Yeah. Absolutely, we talk about our structural business and growing and maintaining share that managing profitability. Our structural business is the fastest-growing portion of our business right now. We did expect that as we thought it would come earlier in the housing recovery. But our plan is to maintain our structural focus and that’s a big part of our inventory investment that we have today, just between price appreciation, and lumber and OSB in particular. And then demand increases, it’s -- we built our inventories and we are participating in the market.

Mark Wilde - Deutsche Bank

Analyst · Deutsche Bank

Okay. Two other questions, one is, just a relationship with Weyerhaeuser. I mean, historically, they’ve had a pretty big distribution business on their own. So can you just talk about how you sort of work with them, when you are presumably at the same time kind of competing with them in some markets?

Doug Goforth

Chief Financial Officer

Well, we’ve always been a customer of Weyerhaeuser even back when we were at Georgia-Pacific years and years and years ago. Freight such an important part of the business that sometimes it’s more advantage to procure product from the closure mill. But the new relationship is exciting to us because it’s engineered lumber. It’s their brand which is, they are the number one supplier in engineered lumber North America. We have never partnered with them on engineer level in our history until 2012 and we started that relationship in the Northeast in Bellingham, Massachusetts, our facility there when their distributor had some financial difficulties. It’s done very, very well. Our customers are excited about it. I saw some of the Weyerhaeuser guys this week. They are happy with our performance. We are happy with the results. So I think we’ve done a nice job for them and I expect that to continue.

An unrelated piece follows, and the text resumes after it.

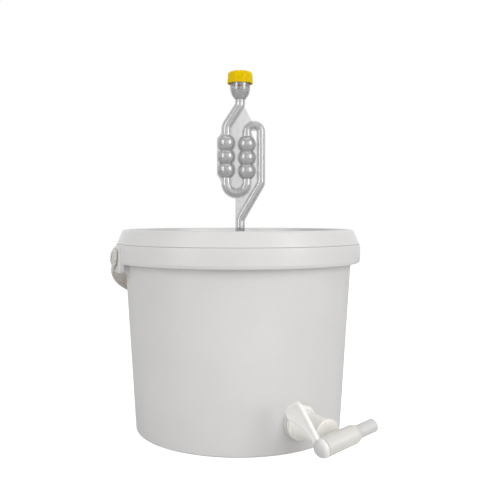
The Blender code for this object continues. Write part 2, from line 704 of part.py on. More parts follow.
def make_airlock_cap():
    bottom = CUP_RIM_HEIGHT - CAP_COVER
    top = bottom + CAP_HEIGHT
    inside = CAP_RADIUS - CAP_WALL
    corners = [
        (0, top, 0),
        (CAP_RADIUS, top, CAP_EDGE),
        (CAP_RADIUS, bottom, 0),
        (inside, bottom, 0),
        (inside, top - CAP_WALL, CAP_EDGE - CAP_WALL),
        (0, top - CAP_WALL, 0),
    ]
    cap = turned("airlock_cap", rounded(corners), location=(AIRLOCK_OFFSET, 0, 0))
    outline = [
        (CUP_RADIUS + GAP, bottom + CAP_WALL),
        (inside + CAP_WALL / 2, bottom + CAP_WALL),
        (inside + CAP_WALL / 2, top - CAP_EDGE),
        (CUP_RADIUS - CAP_RIB_SEAT, top - CAP_WALL / 2),
        (CUP_RADIUS - CAP_RIB_SEAT, CUP_RIM_HEIGHT + GAP),
        (CUP_RADIUS + GAP, CUP_RIM_HEIGHT + GAP),
    ]
    stand = Matrix(((1, 0, 0, 0), (0, 0, -1, 0), (0, 1, 0, 0), (0, 0, 0, 1)))
    for index in range(CAP_RIBS):
        turn = math.tau * (index + 0.5) / CAP_RIBS
        rib = plate(
            f"cap_rib_{index + 1}", [outline], CAP_RIB_WALL, stand,
            location=(AIRLOCK_OFFSET, 0, 0), rotation=(0, 0, turn),
        )
        join(cap, rib)
    finish_round(cap)
    return as_part(cap, (0.86, 0.72, 0.0), 0.35)


def handle_tilt():
    """Angle below level at which the hanging strap's lower edge comes to rest on the wall"""
    inner = STRAP_RADIUS - STRAP_THICKNESS / 2
    edge = STRAP_WIDTH / 2
    tilt = 0.0
    for _ in range(40):
        height = PIVOT_HEIGHT - inner * math.sin(tilt) - edge * math.cos(tilt)
        wanted = wall_radius(height) + GAP + edge * math.sin(tilt)
        tilt = math.acos(min(wanted / inner, 1))
    return tilt


def strap_section():
    """Cross-section of the strap: a flat bar with a channel along its outer face"""
    half = STRAP_WIDTH / 2
    channel = STRAP_CHANNEL_WIDTH / 2
    face = STRAP_THICKNESS / 2
    floor = face - STRAP_CHANNEL_DEPTH
    edge = STRAP_THICKNESS / 6
    corners = [
        (-face, half, edge),
        (-face, -half, edge),
        (face, -half, edge),
        (face, -channel, 0),
        (floor, -channel, 0),
        (floor, channel, 0),
        (face, channel, 0),
        (face, half, edge),
    ]
    return rounded(corners, closed=True, segments=1)


def make_handle():
    tilt = handle_tilt()
    pivot = new_empty("handle_pivot", (0, 0, PIVOT_HEIGHT), (-tilt, 0, PIVOT_TURN))
    section = bpy.data.curves.new("strap_section", "CURVE")
    section.dimensions = "2D"
    add_spline(section, [(x, y, 0) for x, y in strap_section()], True)
    guide = bpy.data.objects.new("strap_section", section)
    guide.hide_render = True
    guide.display_type = "WIRE"
    CUTTERS.objects.link(guide)
    curve = bpy.data.curves.new("handle", "CURVE")
    curve.dimensions = "3D"
    curve.bevel_mode = "OBJECT"
    curve.bevel_object = guide
    curve.use_fill_caps = True
    path = []
    steps = 44
    for step in range(steps + 1):
        angle = math.pi * step / steps
        from_end = min(angle, math.pi - angle)
        flare = math.sin(min(from_end / FLARE_ANGLE, 1) * math.pi / 2)
        radius = HUB_MIDDLE + STRAP_FLARE * flare
        path.append((radius * math.cos(angle), radius * math.sin(angle), 0))
    add_spline(curve, path, False)
    handle = add_mesh("handle", solid_from_curve(curve, "handle"), False, parent=pivot)
    for side in (0, 1):
        turn = (0, math.pi / 2, side * math.pi)
        hub = rod(
            f"handle_hub_{side + 1}", HUB_RADIUS, EAR_FACE + GAP, EAR_FACE + GAP + HUB_WALL,
            parent=pivot, rotation=turn,
        )
        peg = rod(
            f"handle_peg_{side + 1}", PEG_RADIUS, EAR_FACE + GAP - PEG_REACH, HUB_MIDDLE,
            sides=SMALL_STEPS // 2, parent=pivot, rotation=turn,
        )
        join(handle, hub, peg)
    finish_round(handle)
    return as_part(handle, (0.74, 0.73, 0.70), 0.4)


def make_tap_body():
    outwards = (0, math.pi / 2, 0)
    collar = BARREL_RADIUS + COLLAR_REACH
    cone = BARREL_RADIUS + CONE_REACH
    flange = WASHER_RADIUS - FLANGE_INSET
    corners = [
        (0, COLLAR_FRONT, 0),
        (collar, COLLAR_FRONT, COLLAR_WALL / 4),
        (collar, COLLAR_FRONT - COLLAR_WALL, 0),
        (BARREL_RADIUS, COLLAR_FRONT - COLLAR_WALL, 0),
        (BARREL_RADIUS, OCTAGON_FRONT + CONE_LENGTH, 0),
        (cone, OCTAGON_FRONT, 0),
        (cone, OCTAGON_BACK, 0),
        (flange, OCTAGON_BACK, 0),
        (flange, WASHER_FRONT, 0),
        (THREAD_RADIUS, WASHER_FRONT, 0),
        (THREAD_RADIUS, -THREAD_LENGTH, THREAD_CLEARANCE),
        (0, -THREAD_LENGTH, 0),
    ]
    tap = turned("tap_body", rounded(corners, segments=2), parent=TAP, rotation=outwards)
    octagon = rod(
        "tap_octagon", WASHER_RADIUS - OCTAGON_INSET, OCTAGON_BACK - FLANGE_WALL / 2,
        OCTAGON_FRONT, sides=8, turn=OCTAGON_TURN, parent=TAP, rotation=outwards,
    )
    join(tap, octagon)
    neck = block(
        "tap_neck",
        (COLLAR_FRONT - COLLAR_WALL / 2, -NECK_LEFT, -NECK_BOTTOM),
        (SPOUT_AXIS, NECK_RIGHT, NECK_TOP),
        parent=TAP,
    )
    join(tap, neck)
    corners = [
        (0, HOUSING_BACK, 0),
        (HOUSING_RADIUS, HOUSING_BACK, 0),
        (HOUSING_RADIUS, -HOUSING_FRONT + HOUSING_CHAMFER_LENGTH, 0),
        (HOUSING_RADIUS - HOUSING_CHAMFER, -HOUSING_FRONT, 0),
        (0, -HOUSING_FRONT, 0),
    ]
    across = {"parent": TAP, "location": (SPOUT_AXIS, 0, 0), "rotation": (math.pi / 2, 0, 0)}
    join(tap, turned("tap_housing", corner_points(corners), tool=True, **across))
    barrel_bore = rod(
        "barrel_bore", BARREL_BORE, -THREAD_LENGTH - OVERRUN, COLLAR_FRONT - COLLAR_WALL,
        parent=TAP, rotation=outwards,
    )
    passage = block(
        "neck_passage",
        (COLLAR_FRONT - COLLAR_WALL - OVERRUN, -NECK_LEFT + NECK_WALL, -NECK_BOTTOM + NECK_WALL),
        (SPOUT_AXIS, NECK_RIGHT - NECK_WALL, NECK_TOP - NECK_WALL),
        parent=TAP,
    )
    cut(tap, barrel_bore, passage)
    corners = [
        (0, HOUSING_BACK + OVERRUN, 0),
        (plug_radius(-HOUSING_BACK) + GAP, HOUSING_BACK + OVERRUN, 0),
        (plug_radius(HOUSING_FRONT) + GAP, -HOUSING_FRONT - OVERRUN, 0),
        (0, -HOUSING_FRONT - OVERRUN, 0),
    ]
    cut(tap, turned("plug_bore", corner_points(corners), tool=True, **across))
    finish_round(tap)
    return as_part(tap, (0.78, 0.76, 0.71), 0.35)


def corner_points(corners):
    return [(x, z) for x, z, _ in corners]


def plug_radius(reach):
    """Radius of the tapered plug at a place along the spout's axis, inside the housing"""
    share = (reach + HOUSING_BACK) / (HOUSING_FRONT + HOUSING_BACK)
    return PLUG_RADIUS + (SPOUT_RADIUS - PLUG_RADIUS) * share


def lever_outline(inset):
    """Outline of the lever in its own plane: x along it, y across it"""
    corners = [
        (along * LEVER_LENGTH, across * LEVER_WIDTH, edge * LEVER_WIDTH)
        for along, across, edge in LEVER_OUTLINE_SHARES
    ]
    path = [Vector(point) for point in rounded(corners, closed=True, segments=5)]
    if not inset:
        return path
    inner = []
    for index, point in enumerate(path):
        along = (path[(index + 1) % len(path)] - path[index - 1]).normalized()
        moved = point + Vector((along.y, -along.x)) * inset
        if not inner or (moved - inner[-1]).dot(along) > WELD:
            inner.append(moved)
    return inner


def make_tap_lever():
    seat = HOUSING_BACK + GAP
    corners = [
        (0, seat + DOME_LENGTH, 0),
        (HOUSING_RADIUS, seat + DOME_LENGTH, DOME_EDGE),
        (HOUSING_RADIUS, seat, 0),
        (PLUG_RADIUS, seat, 0),
        (SPOUT_RADIUS, -HOUSING_FRONT, 0),
        (SPOUT_RADIUS, -HOUSING_FRONT - SPOUT_LENGTH, SPOUT_EDGE),
        (SPOUT_BORE, -HOUSING_FRONT - SPOUT_LENGTH, SPOUT_EDGE),
        (SPOUT_BORE, PORT_RADIUS - NECK_MIDDLE, 0),
        (0, PORT_RADIUS - NECK_MIDDLE, 0),
    ]
    pivot = new_empty("tap_pivot", (SPOUT_AXIS, 0, 0), parent=TAP)
    across = {"parent": pivot, "rotation": (math.pi / 2, 0, 0)}
    lever = turned("tap_lever", rounded(corners, segments=4), **across)
    turn = Matrix.Rotation(LEVER_ANGLE, 4, "Z")
    swing = Matrix(((1, 0, 0, 0), (0, 0, -1, -seat - LEVER_WALL / 2), (0, 1, 0, 0), (0, 0, 0, 1)))
    flip = Matrix.Diagonal((1, -1, 1, 1))
    paddle = plate("lever_paddle", [lever_outline(0)], LEVER_WALL, swing @ turn @ flip, parent=pivot)
    join(lever, paddle)
    recess_place = Matrix.Translation((0, -LEVER_WALL + LEVER_RECESS / 2, 0))
    outline = [p for p in lever_outline(LEVER_RIM) if p.x > HOUSING_RADIUS + LEVER_RIM / 2]
    recess = plate(
        "lever_recess", [outline], LEVER_RECESS + LEVER_WALL, recess_place @ swing @ turn @ flip,
        parent=pivot,
    )
    cut(lever, recess)
    port = rod(
        "plug_port", PORT_RADIUS, -HOUSING_RADIUS, 0,
        sides=SMALL_STEPS // 2, parent=pivot, location=(0, NECK_MIDDLE, 0),
    )
    cut(lever, port)
    finish_round(lever)
    return as_part(lever, (0.82, 0.82, 0.81), 0.3)


def washer(name, radius, low, thickness, colour):
    corners = [
        (WASHER_BORE, low + thickness),
        (radius, low + thickness),
        (radius, low),
        (WASHER_BORE, low),
    ]
    ring = turned(name, corners, closed=True, parent=TAP, rotation=(0, math.pi / 2, 0))
    finish_round(ring)
    return as_part(ring, colour, 0.6)


def make_tap_fittings():
    washer("tap_outer_washer", WASHER_RADIUS, PAD_FRONT + GAP, WASHER_WALL, (0.55, 0.54, 0.52))
    inner_face = -PAD_BACK - GAP
    washer("tap_inner_washer", WASHER_RADIUS, inner_face - WASHER_WALL, WASHER_WALL, (0.55, 0.54, 0.52))
    nut_face = inner_face - WASHER_WALL - GAP
    outwards = (0, math.pi / 2, 0)
    nut = rod(
        "tap_locknut", WASHER_RADIUS + NUT_REACH, nut_face - NUT_WALL, nut_face,
        sides=6, tool=False, parent=TAP, rotation=outwards,
    )
    bore = rod(
        "nut_bore", WASHER_BORE, nut_face - NUT_WALL - OVERRUN, nut_face + OVERRUN,
        parent=TAP, rotation=outwards,
    )
    cut(nut, bore)
    finish_round(nut)
    return as_part(nut, (0.80, 0.79, 0.77), 0.35)


clear_scene()
PARTS = new_collection("fermentation_bucket")
CUTTERS = new_collection("cutters")
tap_azimuth = TAP_TURN - math.pi / 2
tap_foot = wall_radius(TAP_HEIGHT)
TAP = new_empty(
    "tap_frame",
    (tap_foot * math.cos(tap_azimuth), tap_foot * math.sin(tap_azimuth), TAP_HEIGHT),
    (TAP_ROLL, TAP_TILT, tap_azimuth),
)
make_bucket()
make_lid()
make_lid_gasket()
make_grommet()
make_airlock_body()
make_airlock_cap()
make_handle()
make_tap_body()
make_tap_lever()
make_tap_fittings()
bpy.context.view_layer.update()
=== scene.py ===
import math

import bmesh
import bpy
import numpy as np
from mathutils import Euler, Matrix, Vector


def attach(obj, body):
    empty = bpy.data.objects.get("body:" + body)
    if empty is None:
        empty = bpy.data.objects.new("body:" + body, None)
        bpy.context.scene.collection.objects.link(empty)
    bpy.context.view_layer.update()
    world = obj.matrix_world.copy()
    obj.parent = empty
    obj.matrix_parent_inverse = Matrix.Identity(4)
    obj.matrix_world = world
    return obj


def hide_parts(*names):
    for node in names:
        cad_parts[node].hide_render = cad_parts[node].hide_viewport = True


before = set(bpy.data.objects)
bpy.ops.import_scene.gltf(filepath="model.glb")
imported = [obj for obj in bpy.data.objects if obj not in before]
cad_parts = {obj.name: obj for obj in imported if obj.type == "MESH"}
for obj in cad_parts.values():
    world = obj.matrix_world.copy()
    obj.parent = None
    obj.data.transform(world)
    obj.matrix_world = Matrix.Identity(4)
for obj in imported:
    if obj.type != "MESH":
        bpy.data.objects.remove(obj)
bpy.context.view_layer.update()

unit = 0.001          # lengths below are millimetres, meshes are metres
fitGap = 0.3          # between pieces that rest on or fit round each other
overrun = 1.0         # how far a cut runs past the face it opens
identity = (np.eye(3), np.zeros(3))


# Shapes from grids

# Path through corners; the third number of each is its rounding, an arc that touches both its sides
def cornerPath(corners, arcPoints=8, closed=False):
    corners = np.array(corners, float)
    pieces = []
    last = len(corners) - 1
    for index, (a, b, rounding) in enumerate(corners):
        here = np.array([a, b])
        if rounding <= 0 or (not closed and index in (0, last)):
            pieces.append(here[None])
            continue
        back = corners[index - 1, :2] - here
        ahead = corners[(index + 1) % (last + 1), :2] - here
        backLength, aheadLength = np.linalg.norm(back), np.linalg.norm(ahead)
        back, ahead = back / backLength, ahead / aheadLength
        half = np.arccos(np.clip(back @ ahead, -1, 1)) / 2
        reach = min(rounding / np.tan(half), backLength, aheadLength)
        middle = back + ahead
        centre = here + middle / np.linalg.norm(middle) * reach / np.cos(half)
        start, end = here + back * reach - centre, here + ahead * reach - centre
        sweep = math.pi - 2 * half
        share = np.linspace(0, 1, arcPoints + 1)[:, None]
        arc = (start * np.sin((1 - share) * sweep) + end * np.sin(share * sweep)) / np.sin(sweep)
        pieces.append(centre + arc)
    path = np.concatenate(pieces)
    fresh = np.linalg.norm(np.diff(path, axis=0, prepend=path[:1] - 1), axis=1) > 1e-4
    return path[fresh]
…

Mark Wilde - Deutsche Bank

Analyst · Deutsche Bank

Okay. And just a last question on that engineered wood business, I know the kind of pricing in performance for the manufacturers is not been very good in that business and I know that some of the leading producers have been out there with price initiatives for March. Do you have any view on how that may or may not take hold?

Doug Goforth

Chief Financial Officer

Well, they need a price increase, when you look at OSB increases and vinyl increase, and raw lumber, timber increases, all the components have gone up but the assembled product hasn’t, so that doesn’t make a lot of sense. So we fully support the price increases in the market.

Mark Wilde - Deutsche Bank

Analyst · Deutsche Bank

Okay. Very good. Good luck in the first quarter and for the year.

George Judd

Chief Executive Officer

Thanks Mark.

Operator

Operator

Our next question will come from the line of Greg Cole with Sidoti & Company. Greg Cole - Sidoti & Company: Hi. Good morning, everyone.

George Judd

Chief Executive Officer

Good morning, Greg. Greg Cole - Sidoti & Company: Just a question on the specialty revenue side, I think the reason it’s been lagging of the large growth on the structural side is the roofing. Is that still the case?

George Judd

Chief Executive Officer

Yeah. I mean it’s definitely growing slower than the structural side. We had a tough year -- year-over-year comp in roofing as did everybody in the industry with 2011 storm issues and then the way 2012 came out with large roofing winter buys and price increases. It was kind of a messy year in the roofing business and it definitely did impacted some major business for us. And it’s a growing business for us. Greg Cole - Sidoti & Company: Okay. Do you have a -- do you have an estimate of what it would have grown this year without the roofing impacts?

George Judd

Chief Executive Officer

It’s hard to -- you’d like to know what the normal 2011 would have been right, so. The new housing roofing segment increased with starts, 20% or so but that storm damage was just so, so large in ‘11 and it was thankfully minimal in 2012, thankfully from the perspective of those affected by storms. The Sandy thing is just kicking in now in the industry. We just started to see the rebuild up. So that will have a little uptick in all the product lines but specifically roofing. So I don’t know, I didn’t do the analysis on what a year-over-year comparison would be without the storms but it affected the producers, it affected all of the distribution and affected the retailers as well. Greg Cole - Sidoti & Company: Okay. That’s fair. And then as we’re -- as you’re trying to get up to the 60%, how does that, I guess, how do you get there in such, I guess, a blooming market for housing over the next two years. Is this fare or do you want have to, I guess, do something on a very large scale to improve specialty revenue?

Doug Goforth

Chief Financial Officer

So we were within one point of 60% before the market actually started come back and the structural business comes back first, which we had expected and had communicated in previous calls. So if you take price, the price appreciation but particularly in finding lumber in OSB and consider that the impact on what that mix is and then just its structural comes first, I’m optimistic that our strategy will allow us to continue our migration toward 60% and beyond. As we grow our share in codes like roofing and product lines like roofing and product line likes molding and in our metal product line is very strategic to us as I talked about in the prepared comments. All of those -- all those lines see nice growth and I expect that to continue. Greg Cole - Sidoti & Company: Okay. Thank you very much.

Doug Goforth

Chief Financial Officer

Okay. Thank you, Greg.

Operator

Operator

There are no further questions at this time. I would turn the call back over to Mr. Judd for any closing remark.

George Judd

Chief Executive Officer

Okay. Thank you, Operator. Thanks for joining us and I look forward to talking to you in next quarters call.